Return exactly the lines that run from the beginning through the line containing "# The helpers below keep the recipes short.", both included, and no others.
-- START Information provided --
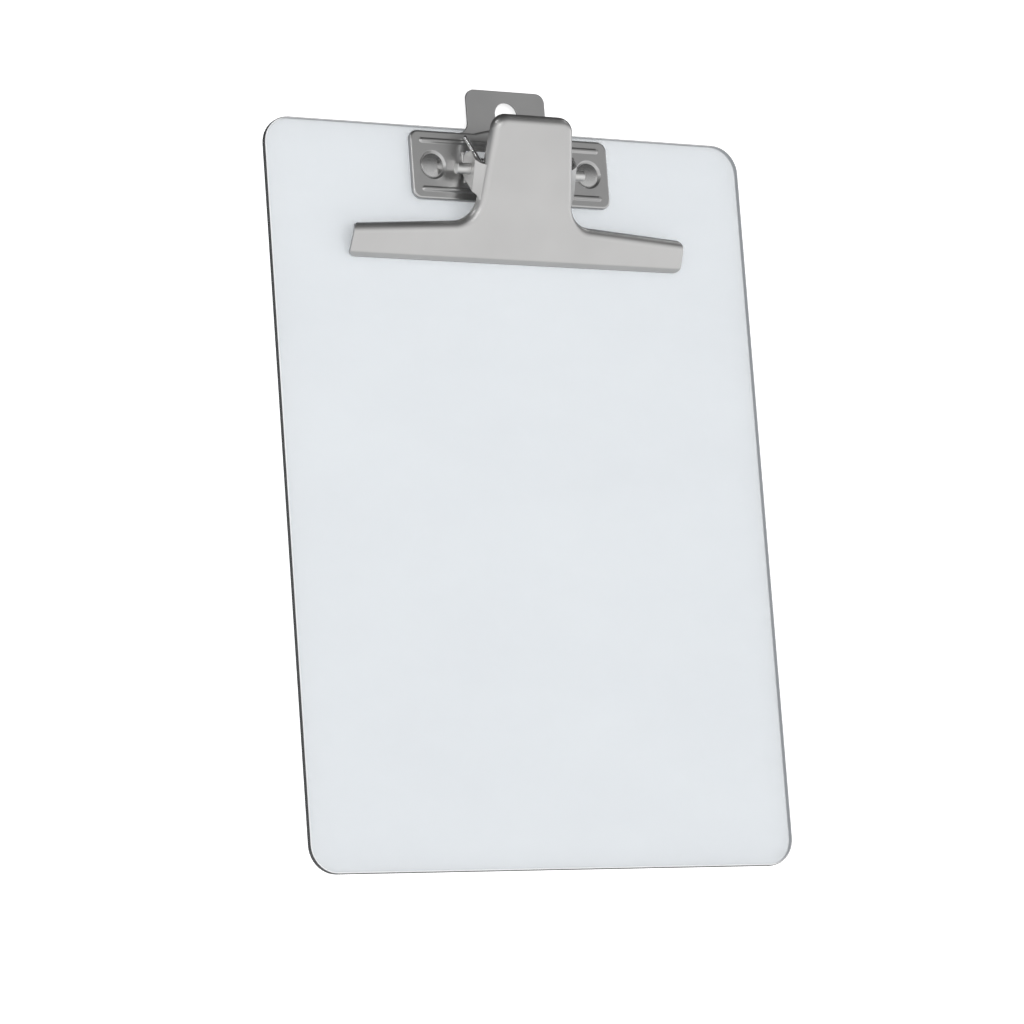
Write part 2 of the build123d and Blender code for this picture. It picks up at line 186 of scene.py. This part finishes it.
# %% Floor
floor_mesh = bpy.data.meshes.new("floor")
reach = 12.0
floor_gap = 0.0004
floor_height = cad_low.z - floor_gap
floor_corners = [(-reach, -reach), (reach, -reach), (reach, reach), (-reach, reach)]
floor_mesh.from_pydata([(x, y, floor_height) for x, y in floor_corners], [], [(0, 1, 2, 3)])
floor = bpy.data.objects.new("floor", floor_mesh)
bpy.context.scene.collection.objects.link(floor)
floor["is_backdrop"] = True
floor.visible_glossy = False
paper = bpy.data.materials.new("floor_paper")
paper.use_nodes = True
paper_shader = paper.node_tree.nodes["Principled BSDF"]
paper_shader.inputs["Base Color"].default_value = (0.86, 0.86, 0.86, 1.0)
paper_shader.inputs["Roughness"].default_value = 1.0
paper_shader.inputs["Specular IOR Level"].default_value = 0.0
paper_shader.inputs["Emission Color"].default_value = (1.0, 1.0, 1.0, 1.0)
paper_shader.inputs["Emission Strength"].default_value = 0.68
floor_mesh.materials.append(paper)
print("floor is", 1000 * floor_gap, "mm below the board")

# %% [markdown]
# ## How every finish starts
# Each finish is one Principled shader with a few procedural textures behind it: noise, stretched noise and
# Voronoi cells in the piece's own coordinates, in metres. A scale of 2000 is then a grain of half a millimetre.
# The helpers below keep the recipes short.

# %% Finish helpers
def finish_base(name):
    """A material with its shader, and the piece's own coordinates."""
    made = bpy.data.materials.new(name)
    made.use_nodes = True
    tree = made.node_tree
    shader = tree.nodes["Principled BSDF"]
    place = node(tree, "ShaderNodeTexCoord", (-1400, 0))
    return made, tree, shader, place.outputs["Object"]


def stretched(tree, place, stretch):
    """The piece's coordinates, stretched along its axes."""
    made = node(tree, "ShaderNodeMapping")
    made.inputs["Scale"].default_value = stretch
    tree.links.new(place, made.inputs["Vector"])
    return made.outputs["Vector"]


def noise(tree, place, scale, detail=4.0, roughness=0.55):
    """Soft random patches or, at a high scale, a grain."""
    made = node(tree, "ShaderNodeTexNoise")
    made.inputs["Scale"].default_value = scale
    made.inputs["Detail"].default_value = detail
    made.inputs["Roughness"].default_value = roughness
    tree.links.new(place, made.inputs["Vector"])
    return made.outputs["Fac"]


def spread(tree, value, low, high, start=0.3, end=0.7):
    """A texture's value, spread over the range from low to high."""
    made = node(tree, "ShaderNodeMapRange")
    made.inputs["From Min"].default_value = start
    made.inputs["From Max"].default_value = end
    made.inputs["To Min"].default_value = low
    made.inputs["To Max"].default_value = high
    tree.links.new(value, made.inputs["Value"])
    return made.outputs["Result"]


def between(tree, share, first, second):
    """One colour or the other, by share."""
    made = node(tree, "ShaderNodeMix", data_type="RGBA")
    tree.links.new(share, made.inputs["Factor"])
    made.inputs["A"].default_value = (*first, 1.0)
    made.inputs["B"].default_value = (*second, 1.0)
    return made.outputs["Result"]


def eased_edges(tree, radius):
    """Normals that turn over sharp edges as if they were broken to this radius, in metres."""
    made = node(tree, "ShaderNodeBevel")
    made.samples = 6
    made.inputs["Radius"].default_value = radius
    return made.outputs["Normal"]


def relief(tree, height, distance, strength=1.0, over=None):
    """Bumps of a texture's height, in metres, over other normals if there are any."""
    made = node(tree, "ShaderNodeBump")
    made.inputs["Distance"].default_value = distance
    made.inputs["Strength"].default_value = strength
    tree.links.new(height, made.inputs["Height"])
    if over is not None:
        tree.links.new(over, made.inputs["Normal"])
    return made.outputs["Normal"]


def wear(piece_name, material):
    """Gives a piece of the frame its finish."""
    mesh = pieces[piece_name].data
    mesh.materials.clear()
    mesh.materials.append(material)
    print(piece_name, "wears", material.name)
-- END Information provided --
Result of this task
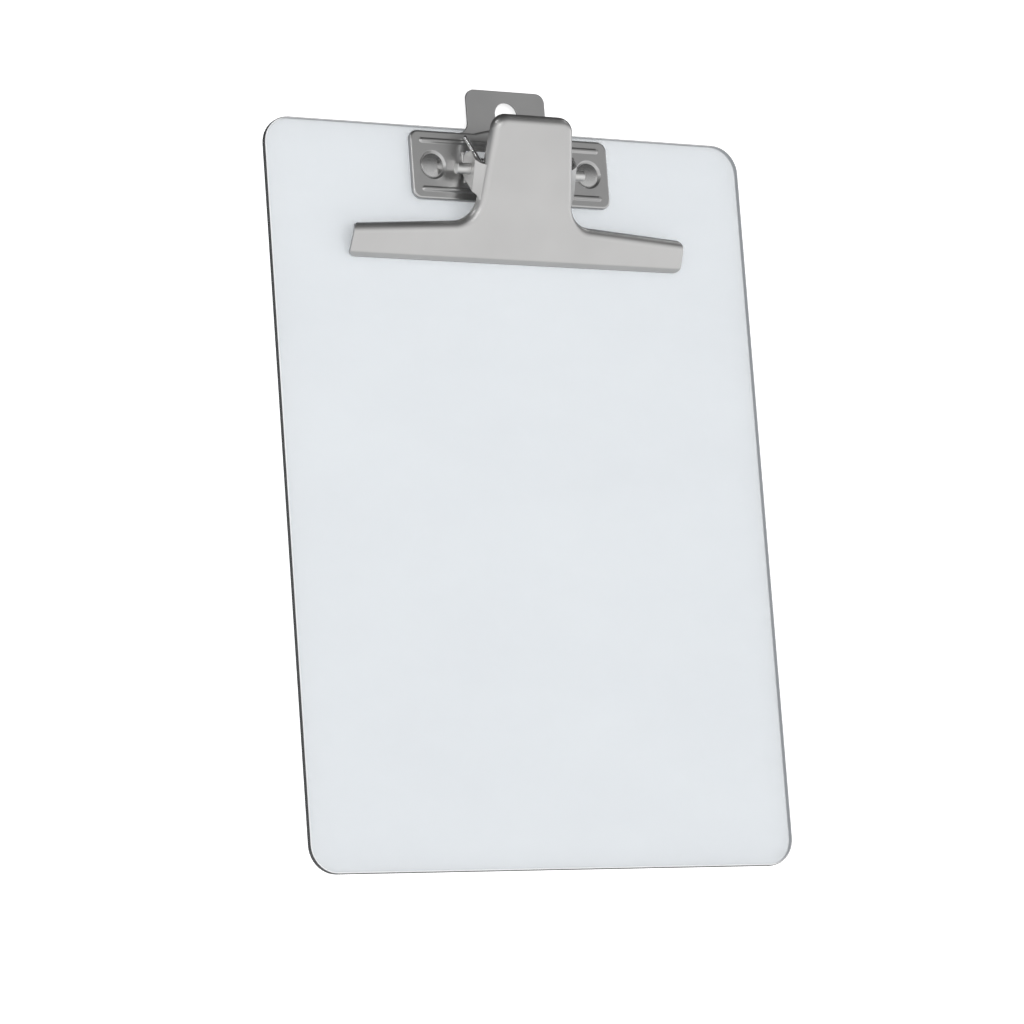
Write part 2 of the build123d and Blender code for this picture. It picks up at line 186 of scene.py. This part finishes it.
# %% Floor
floor_mesh = bpy.data.meshes.new("floor")
reach = 12.0
floor_gap = 0.0004
floor_height = cad_low.z - floor_gap
floor_corners = [(-reach, -reach), (reach, -reach), (reach, reach), (-reach, reach)]
floor_mesh.from_pydata([(x, y, floor_height) for x, y in floor_corners], [], [(0, 1, 2, 3)])
floor = bpy.data.objects.new("floor", floor_mesh)
bpy.context.scene.collection.objects.link(floor)
floor["is_backdrop"] = True
floor.visible_glossy = False
paper = bpy.data.materials.new("floor_paper")
paper.use_nodes = True
paper_shader = paper.node_tree.nodes["Principled BSDF"]
paper_shader.inputs["Base Color"].default_value = (0.86, 0.86, 0.86, 1.0)
paper_shader.inputs["Roughness"].default_value = 1.0
paper_shader.inputs["Specular IOR Level"].default_value = 0.0
paper_shader.inputs["Emission Color"].default_value = (1.0, 1.0, 1.0, 1.0)
paper_shader.inputs["Emission Strength"].default_value = 0.68
floor_mesh.materials.append(paper)
print("floor is", 1000 * floor_gap, "mm below the board")

# %% [markdown]
# ## How every finish starts
# Each finish is one Principled shader with a few procedural textures behind it: noise, stretched noise and
# Voronoi cells in the piece's own coordinates, in metres. A scale of 2000 is then a grain of half a millimetre.
# The helpers below keep the recipes short.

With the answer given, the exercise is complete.